▶ _Direction_
The required output consists solely of the lines from the one containing "Keep writing the" down to the one containing "round(abs(volume) * 1e6, 2))", both included, each quoted exactly.

▶ _Given data_
_____
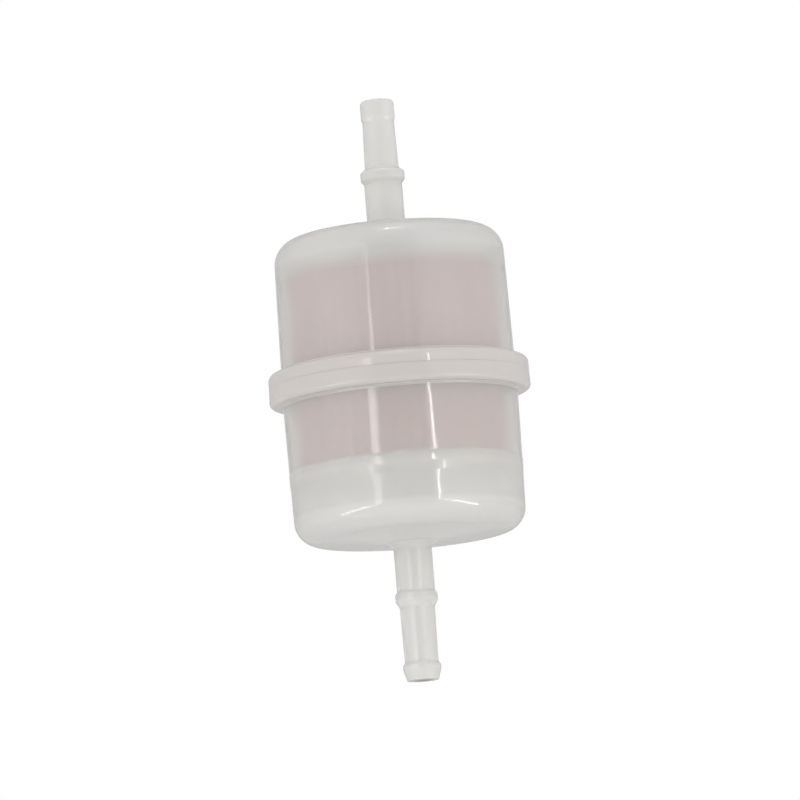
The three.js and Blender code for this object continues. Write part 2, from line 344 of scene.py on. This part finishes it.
_____
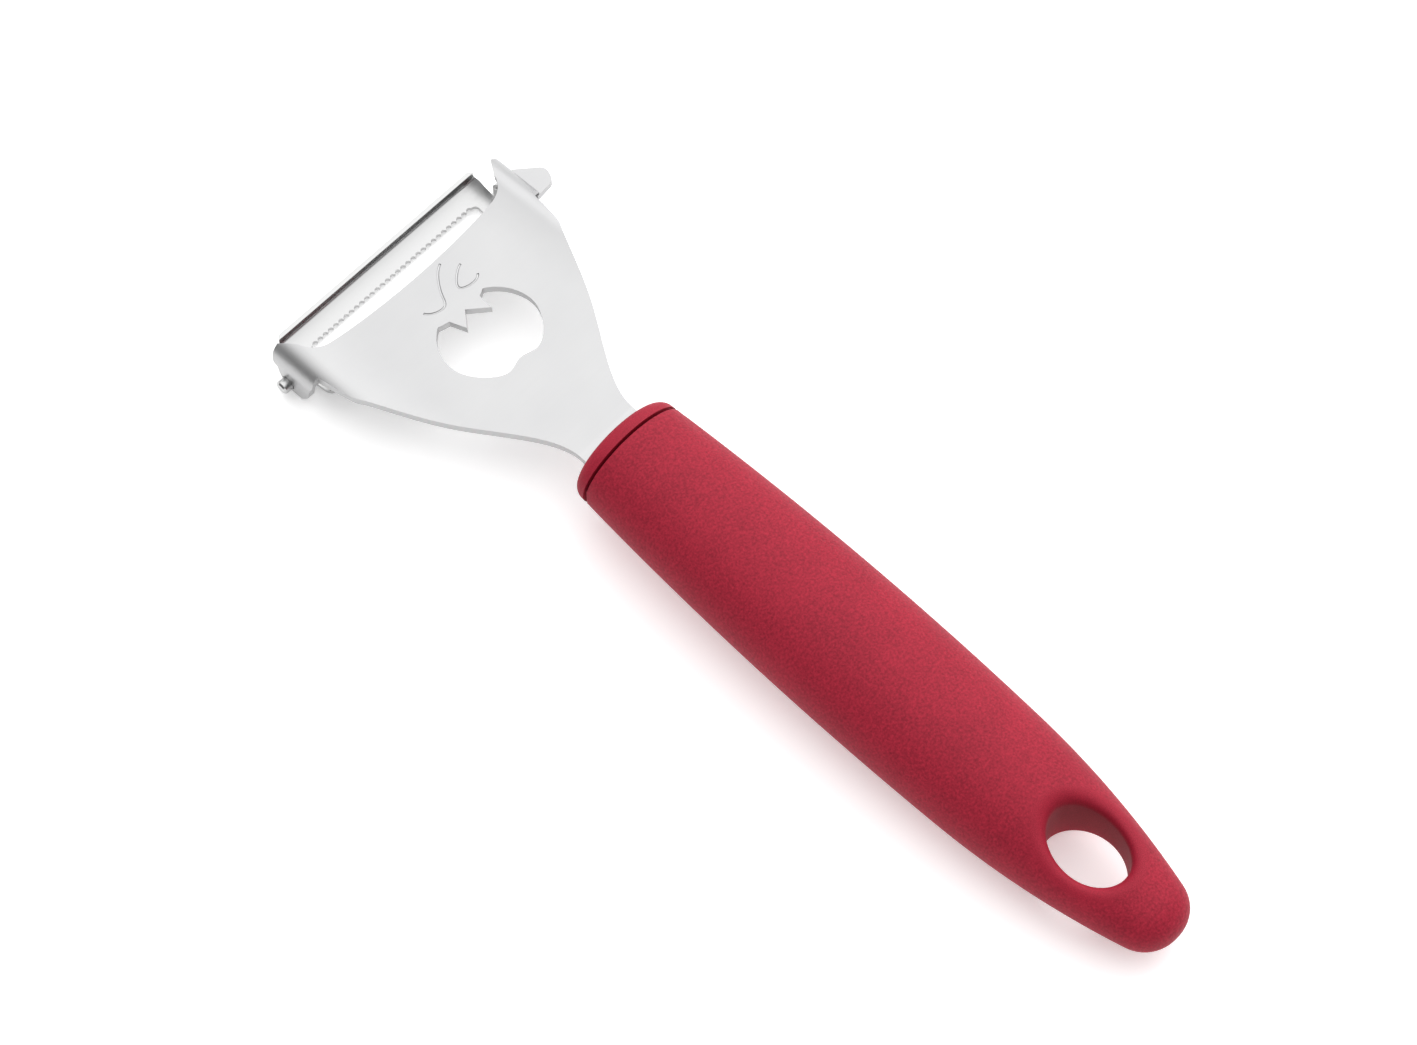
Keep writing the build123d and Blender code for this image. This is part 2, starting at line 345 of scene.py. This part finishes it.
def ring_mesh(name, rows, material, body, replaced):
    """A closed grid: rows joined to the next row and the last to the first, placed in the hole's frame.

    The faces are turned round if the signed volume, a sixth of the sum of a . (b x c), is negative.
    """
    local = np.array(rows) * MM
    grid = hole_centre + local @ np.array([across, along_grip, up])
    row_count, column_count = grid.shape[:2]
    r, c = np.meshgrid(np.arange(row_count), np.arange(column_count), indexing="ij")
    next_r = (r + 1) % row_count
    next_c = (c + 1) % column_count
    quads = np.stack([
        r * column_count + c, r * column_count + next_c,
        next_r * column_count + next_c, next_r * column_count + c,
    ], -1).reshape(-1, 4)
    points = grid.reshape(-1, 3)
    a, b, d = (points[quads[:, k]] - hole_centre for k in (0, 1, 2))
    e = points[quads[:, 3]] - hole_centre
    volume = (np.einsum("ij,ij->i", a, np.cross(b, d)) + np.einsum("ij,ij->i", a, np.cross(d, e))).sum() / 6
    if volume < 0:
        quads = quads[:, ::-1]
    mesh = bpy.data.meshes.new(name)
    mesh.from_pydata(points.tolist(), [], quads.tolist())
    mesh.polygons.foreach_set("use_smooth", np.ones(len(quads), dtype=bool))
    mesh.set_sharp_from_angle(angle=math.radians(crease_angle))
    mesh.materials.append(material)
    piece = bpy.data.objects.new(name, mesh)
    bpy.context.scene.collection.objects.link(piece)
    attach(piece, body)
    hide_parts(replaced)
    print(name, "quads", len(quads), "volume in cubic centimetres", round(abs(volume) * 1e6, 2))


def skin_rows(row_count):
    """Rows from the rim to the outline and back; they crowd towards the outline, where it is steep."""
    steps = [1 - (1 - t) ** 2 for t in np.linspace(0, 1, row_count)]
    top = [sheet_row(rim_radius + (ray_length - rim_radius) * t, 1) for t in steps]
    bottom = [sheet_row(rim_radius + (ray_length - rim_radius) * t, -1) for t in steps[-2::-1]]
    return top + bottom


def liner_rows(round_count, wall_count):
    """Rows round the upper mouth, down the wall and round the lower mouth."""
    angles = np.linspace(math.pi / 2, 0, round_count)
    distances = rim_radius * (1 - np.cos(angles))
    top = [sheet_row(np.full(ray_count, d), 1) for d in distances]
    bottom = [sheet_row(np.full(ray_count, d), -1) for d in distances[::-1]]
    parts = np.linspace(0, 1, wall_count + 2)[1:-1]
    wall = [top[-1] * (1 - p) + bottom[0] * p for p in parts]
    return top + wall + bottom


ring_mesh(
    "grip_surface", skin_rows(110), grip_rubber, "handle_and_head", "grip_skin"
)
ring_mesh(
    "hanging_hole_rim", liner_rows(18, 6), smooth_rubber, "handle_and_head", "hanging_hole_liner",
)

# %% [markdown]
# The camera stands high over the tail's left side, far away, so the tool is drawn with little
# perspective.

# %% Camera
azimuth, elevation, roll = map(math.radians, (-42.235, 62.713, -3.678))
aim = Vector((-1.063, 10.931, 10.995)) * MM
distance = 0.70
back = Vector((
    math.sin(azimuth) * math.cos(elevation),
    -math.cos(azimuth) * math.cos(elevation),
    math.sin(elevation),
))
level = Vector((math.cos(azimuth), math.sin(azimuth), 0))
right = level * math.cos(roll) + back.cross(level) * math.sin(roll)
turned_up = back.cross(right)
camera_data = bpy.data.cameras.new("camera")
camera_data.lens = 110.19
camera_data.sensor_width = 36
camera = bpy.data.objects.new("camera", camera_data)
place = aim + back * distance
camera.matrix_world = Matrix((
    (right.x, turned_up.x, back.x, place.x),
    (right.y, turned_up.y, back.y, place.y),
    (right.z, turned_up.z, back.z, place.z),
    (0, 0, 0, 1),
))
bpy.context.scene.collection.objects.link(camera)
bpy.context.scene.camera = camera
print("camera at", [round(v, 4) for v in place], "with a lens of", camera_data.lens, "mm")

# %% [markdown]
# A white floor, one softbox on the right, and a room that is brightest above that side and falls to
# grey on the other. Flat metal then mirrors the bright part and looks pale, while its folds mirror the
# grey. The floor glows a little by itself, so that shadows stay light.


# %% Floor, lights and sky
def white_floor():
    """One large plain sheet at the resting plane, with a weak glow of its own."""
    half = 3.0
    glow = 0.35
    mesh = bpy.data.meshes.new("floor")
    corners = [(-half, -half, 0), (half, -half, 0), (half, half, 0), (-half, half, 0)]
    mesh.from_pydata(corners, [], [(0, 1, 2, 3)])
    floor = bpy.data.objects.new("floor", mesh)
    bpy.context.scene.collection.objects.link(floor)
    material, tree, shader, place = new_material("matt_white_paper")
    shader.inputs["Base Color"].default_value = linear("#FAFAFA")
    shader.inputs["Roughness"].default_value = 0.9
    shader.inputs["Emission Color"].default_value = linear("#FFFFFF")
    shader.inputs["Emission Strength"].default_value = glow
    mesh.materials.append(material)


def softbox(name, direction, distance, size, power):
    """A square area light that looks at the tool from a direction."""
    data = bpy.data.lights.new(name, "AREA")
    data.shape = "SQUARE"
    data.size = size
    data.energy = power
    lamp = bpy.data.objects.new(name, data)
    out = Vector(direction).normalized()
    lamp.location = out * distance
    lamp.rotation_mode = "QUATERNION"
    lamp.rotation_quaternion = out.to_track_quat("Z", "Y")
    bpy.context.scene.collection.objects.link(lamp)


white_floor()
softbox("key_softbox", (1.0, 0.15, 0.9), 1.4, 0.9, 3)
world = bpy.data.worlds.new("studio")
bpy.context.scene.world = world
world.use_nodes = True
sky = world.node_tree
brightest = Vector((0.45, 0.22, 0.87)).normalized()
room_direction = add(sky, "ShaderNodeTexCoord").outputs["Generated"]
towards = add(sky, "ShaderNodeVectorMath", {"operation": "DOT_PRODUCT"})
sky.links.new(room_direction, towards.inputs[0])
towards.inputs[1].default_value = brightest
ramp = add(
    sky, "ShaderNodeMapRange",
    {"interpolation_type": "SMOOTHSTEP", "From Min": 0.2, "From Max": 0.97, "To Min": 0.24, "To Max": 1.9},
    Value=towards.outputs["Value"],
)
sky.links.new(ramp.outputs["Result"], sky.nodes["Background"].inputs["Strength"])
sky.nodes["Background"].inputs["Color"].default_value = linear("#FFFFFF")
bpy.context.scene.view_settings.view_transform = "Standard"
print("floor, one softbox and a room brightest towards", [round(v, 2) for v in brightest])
_____
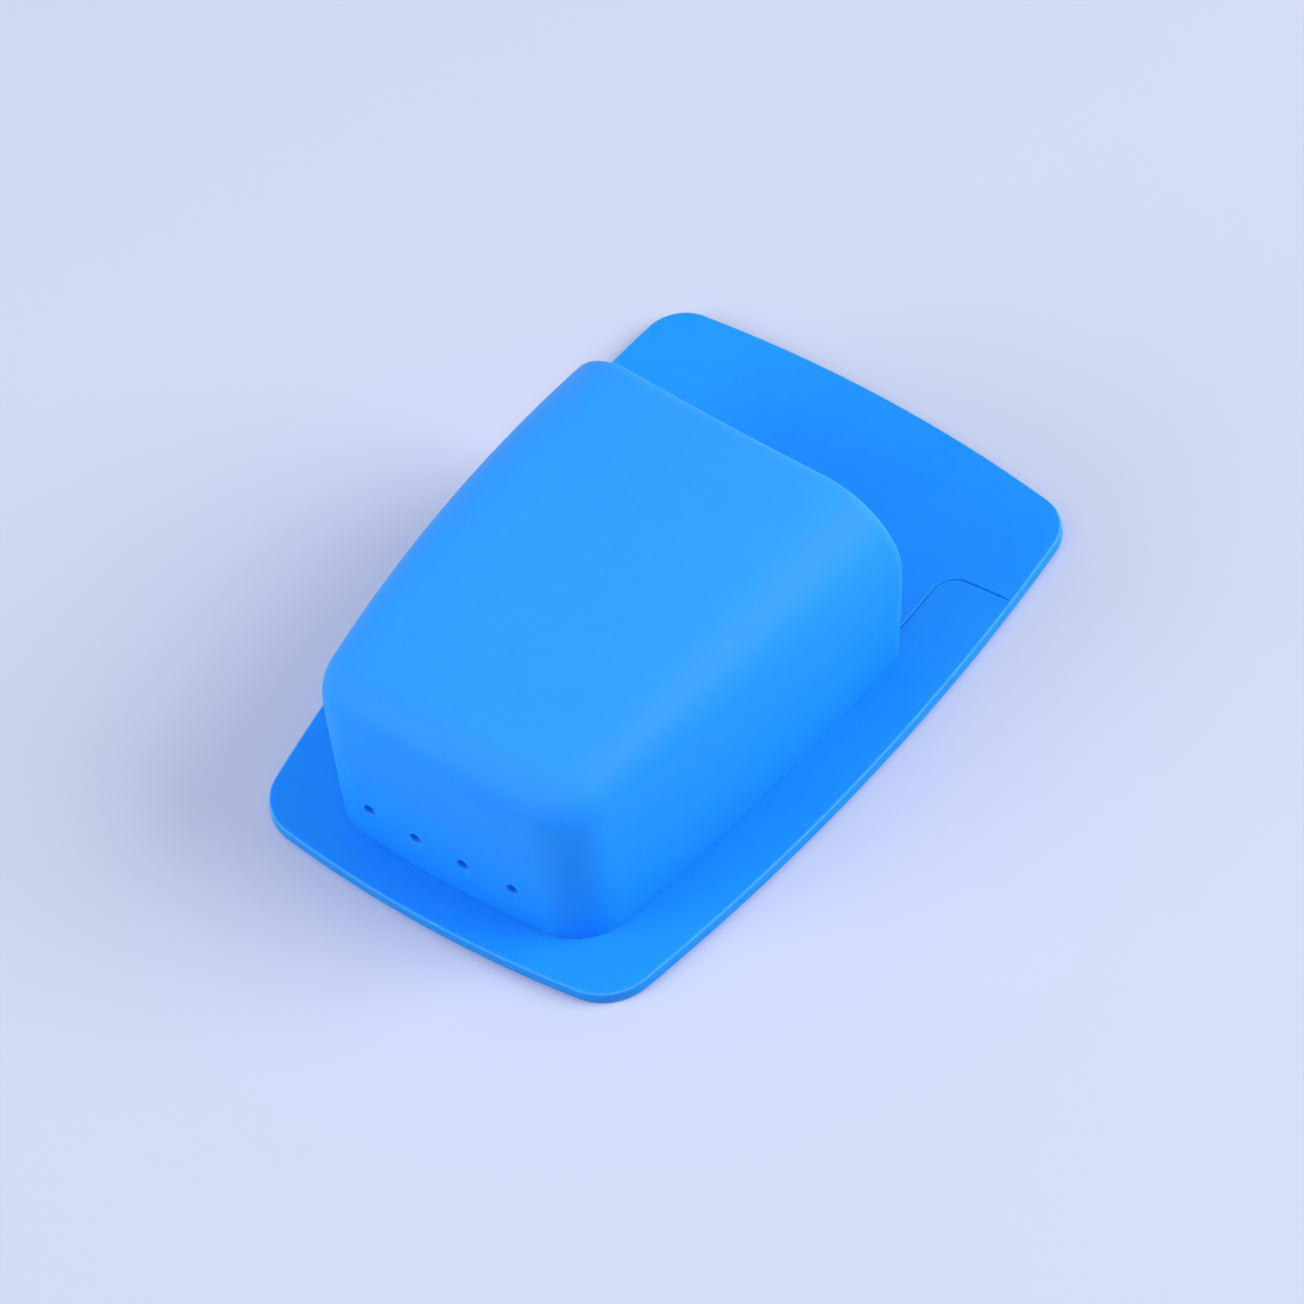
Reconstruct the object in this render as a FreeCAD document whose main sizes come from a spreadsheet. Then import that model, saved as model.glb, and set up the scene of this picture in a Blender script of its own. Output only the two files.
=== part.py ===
_____
▶ _Response to the exercise_
Keep writing the build123d and Blender code for this image. This is part 2, starting at line 345 of scene.py. This part finishes it.
def ring_mesh(name, rows, material, body, replaced):
    """A closed grid: rows joined to the next row and the last to the first, placed in the hole's frame.

    The faces are turned round if the signed volume, a sixth of the sum of a . (b x c), is negative.
    """
    local = np.array(rows) * MM
    grid = hole_centre + local @ np.array([across, along_grip, up])
    row_count, column_count = grid.shape[:2]
    r, c = np.meshgrid(np.arange(row_count), np.arange(column_count), indexing="ij")
    next_r = (r + 1) % row_count
    next_c = (c + 1) % column_count
    quads = np.stack([
        r * column_count + c, r * column_count + next_c,
        next_r * column_count + next_c, next_r * column_count + c,
    ], -1).reshape(-1, 4)
    points = grid.reshape(-1, 3)
    a, b, d = (points[quads[:, k]] - hole_centre for k in (0, 1, 2))
    e = points[quads[:, 3]] - hole_centre
    volume = (np.einsum("ij,ij->i", a, np.cross(b, d)) + np.einsum("ij,ij->i", a, np.cross(d, e))).sum() / 6
    if volume < 0:
        quads = quads[:, ::-1]
    mesh = bpy.data.meshes.new(name)
    mesh.from_pydata(points.tolist(), [], quads.tolist())
    mesh.polygons.foreach_set("use_smooth", np.ones(len(quads), dtype=bool))
    mesh.set_sharp_from_angle(angle=math.radians(crease_angle))
    mesh.materials.append(material)
    piece = bpy.data.objects.new(name, mesh)
    bpy.context.scene.collection.objects.link(piece)
    attach(piece, body)
    hide_parts(replaced)
    print(name, "quads", len(quads), "volume in cubic centimetres", round(abs(volume) * 1e6, 2))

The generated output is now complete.